Infants should sleep in the same room as parents to lower the risk of sleep-related deaths, the American Academy of Pediatrics said in a policy statement released Monday.
The professional group, which offers guidance on child rearing, now advises that newborns share their parents' bedroom, sleeping on a separate, firm surface such as a crib or bassinet, for at least the first six months of life and, ideally, the first full year.
Such room-sharing lowers the risk of sudden infant death syndrome, or SIDS, by as much as 50%, the academy found.
The academy’s statement stresses that parents never place infants on a soft surface such as a couch or cushioned chair, instead recommending a firm, bare surface covered with a tight-fitting sheet – no blankets, pillows or soft toys.
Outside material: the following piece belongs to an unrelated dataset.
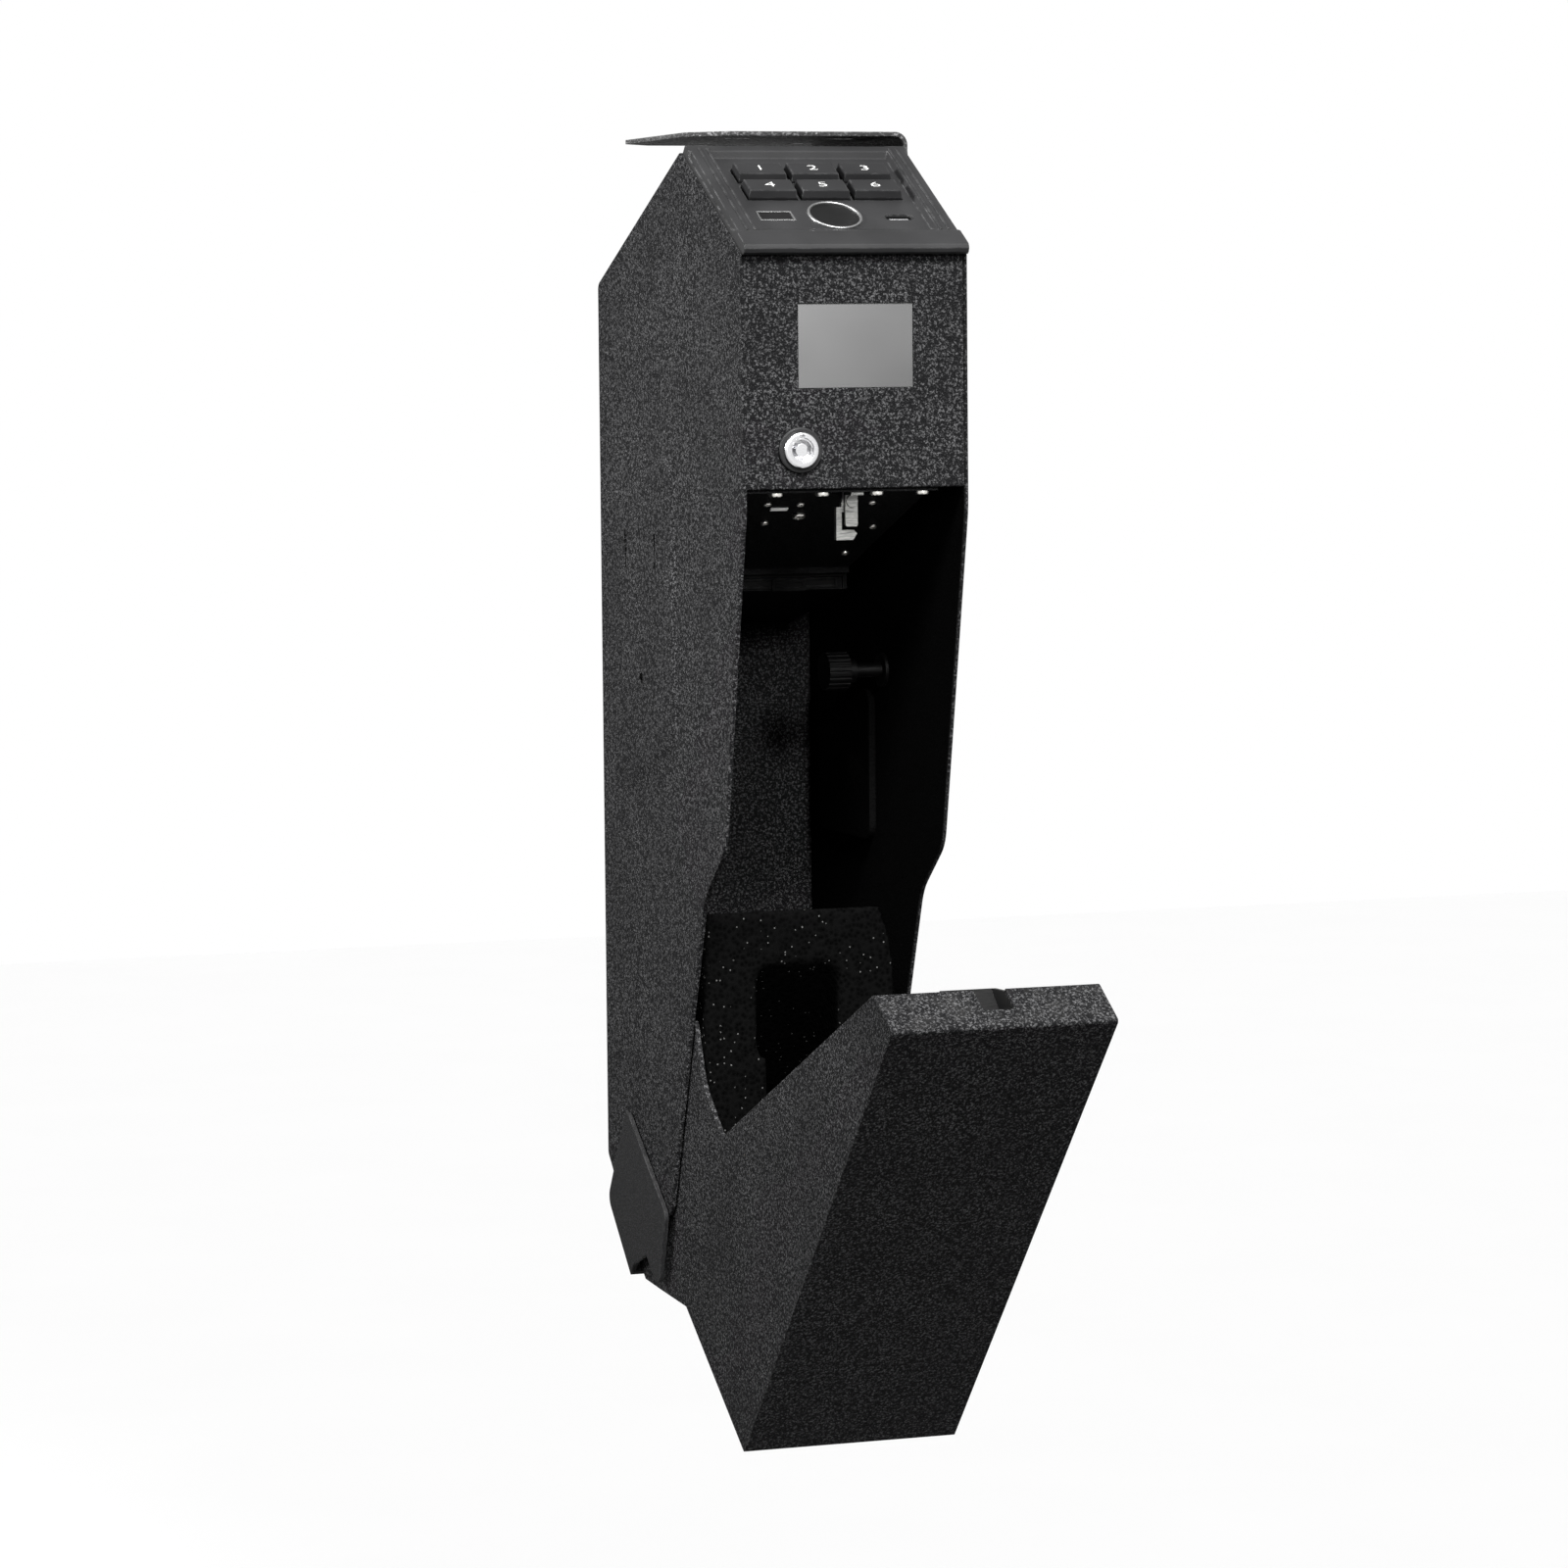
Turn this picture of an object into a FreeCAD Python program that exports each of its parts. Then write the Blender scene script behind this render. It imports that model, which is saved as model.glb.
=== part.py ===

Infants should not share a bed with parents or rest on soft bedding intended for adults.
Approximately 3,500 infants die each year from sleep-related deaths in the United States, the organization said. Such fatalities include SIDS, accidental suffocation and strangulation.
Infants remain at an increased risk for SIDS during their first 1 to 4 months of life, the academy noted, though soft bedding, which can lead to accidental strangulation, poses a threat to newborns over 4 months.
“We know that parents may be overwhelmed with a new baby in the home, and we want to provide them with clear and simple guidance on how and where to put their infant to sleep,” said Dr. Rachel Moon.
Moon served as lead author for the report, titled “SIDS and Other Sleep-Related Infant Deaths: Updated 2016 Recommendations for a Safe Infant Sleeping Environment.”
The report, which will appear in next month’s issue of Pediatrics, marks the first update to the academy’s policy since 2011.